6.9 Distributed and edge computing

As the volume of sensors and devices in the power grid is increasing, the detection mechanisms are moving towards a distributed approach and have detection mechanisms run on-device. Classical machine learning-based methods are useful when choosing lightweight devices compared to deep learning-based methods [241]. However, they are not robust to noisy data and their performance may saturate for a large amount of data. This calls for simple methods that can be used for a single device while being able to handle streaming data without being susceptible to high errors.

Moreover, when we consider fog computing that involves fog nodes to collect and run the detection algorithm on the data from the underlying devices, it requires efficient algorithms that can handle such high dimensional data [232]. We also need to take the storage, computation and communication overhead into account when using a distributed architecture [31].

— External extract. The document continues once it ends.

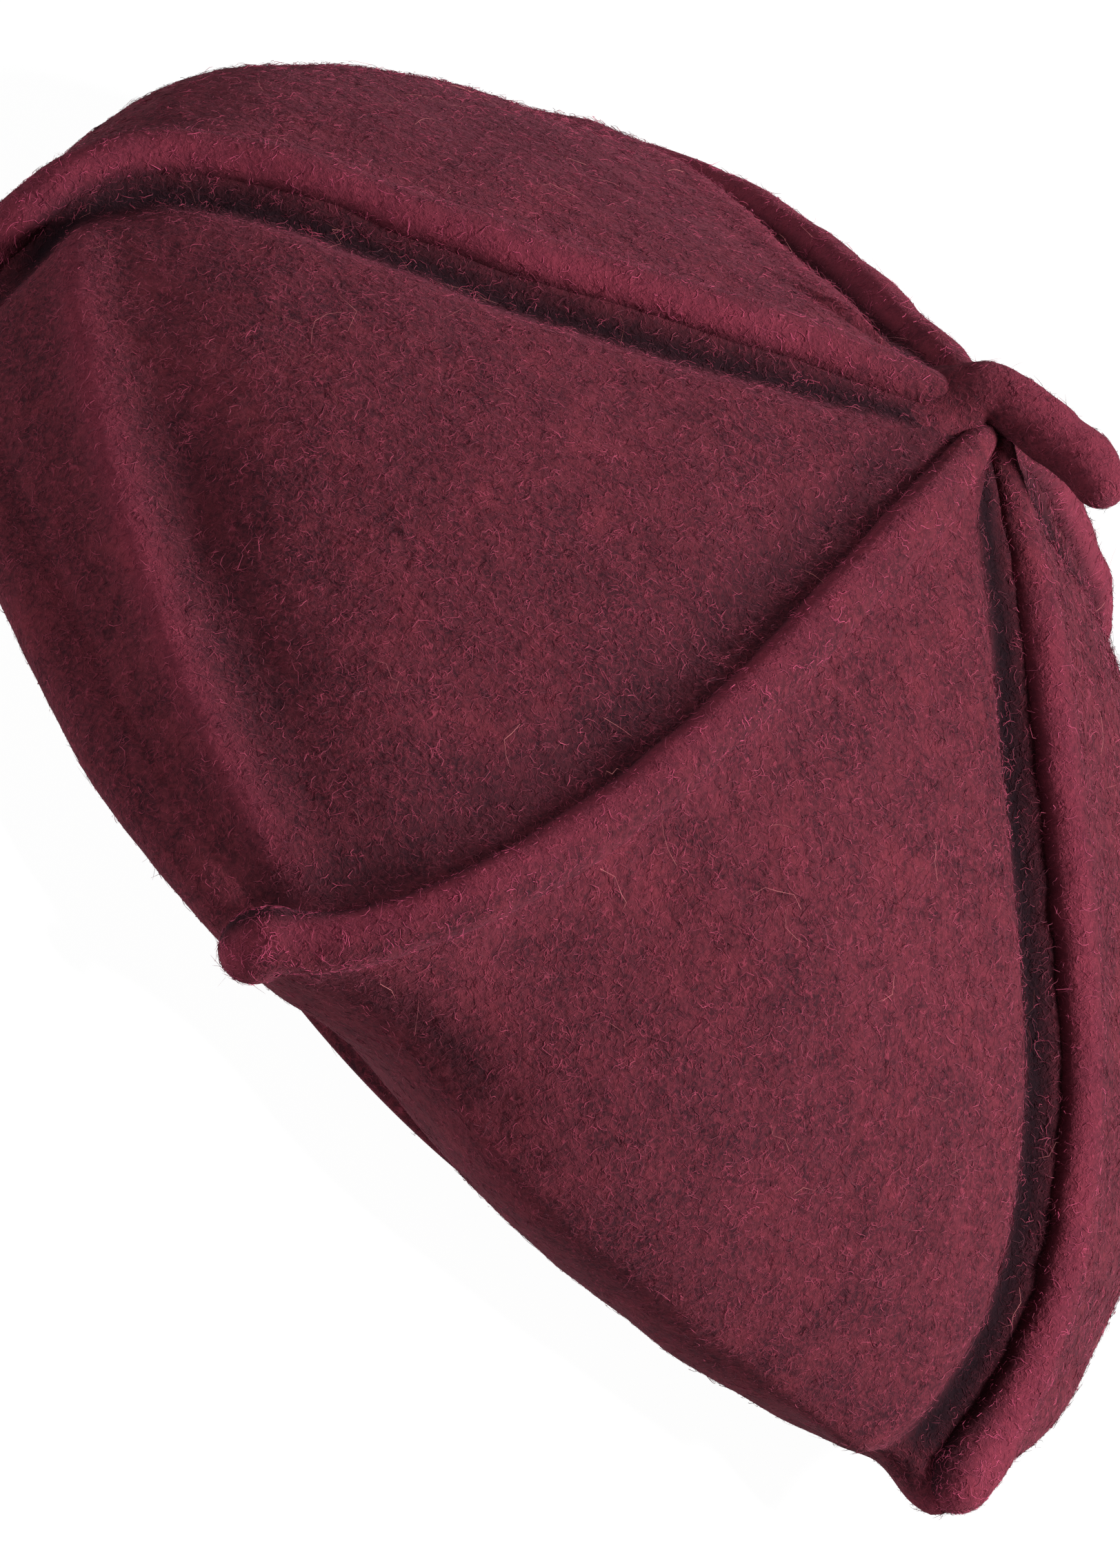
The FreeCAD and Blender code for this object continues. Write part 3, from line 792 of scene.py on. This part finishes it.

6.10 Visualization techniques for large scale data

When monitoring the power grid at a large scale, for example, monitoring the demand requirements from multiple consumers in an area, it becomes easier when using visualization compared to listing the anomaly scores. Though [87, 189] propose visual analytics to better visualize anomalies, it is not observed to be proposed in any other research work. Selecting and constructing specific metrics and visualizations related to anomaly detection is also a problem of interest. Choosing a combination of visualizations and aggregate metrics that can crunch down the anomaly metrics which are calculated for multiple devices will aid the monitoring personnel in quick detection and localization of the anomalies.

7 Conclusion

In the past few years, the attack surface of the power grid has increased with the advent of internet-based devices. In this work, we saw that past attacks that took place on the power grid were caused by infecting the ICS system with malware that is propagated over the network. We also discussed how the availability of IoT devices from the consumers has made it easier for the attacker to alter the load of the power grid leading to severe damage. These attacks and any faults that occur in the power grid can be identified by using anomaly detection mechanisms. In this work, we provide a systematic review of anomaly detection systems in the power grid while categorizing the collected 190 papers into different codes for each theme. We present a detailed taxonomy of methods that are categorized based on the availability of labeled data into supervised, semi-supervised and unsupervised techniques. Lastly, we describe the current challenges for the detection mechanisms highlighting the existing gaps and limitations, to promote further research efforts addressing the mentioned issues.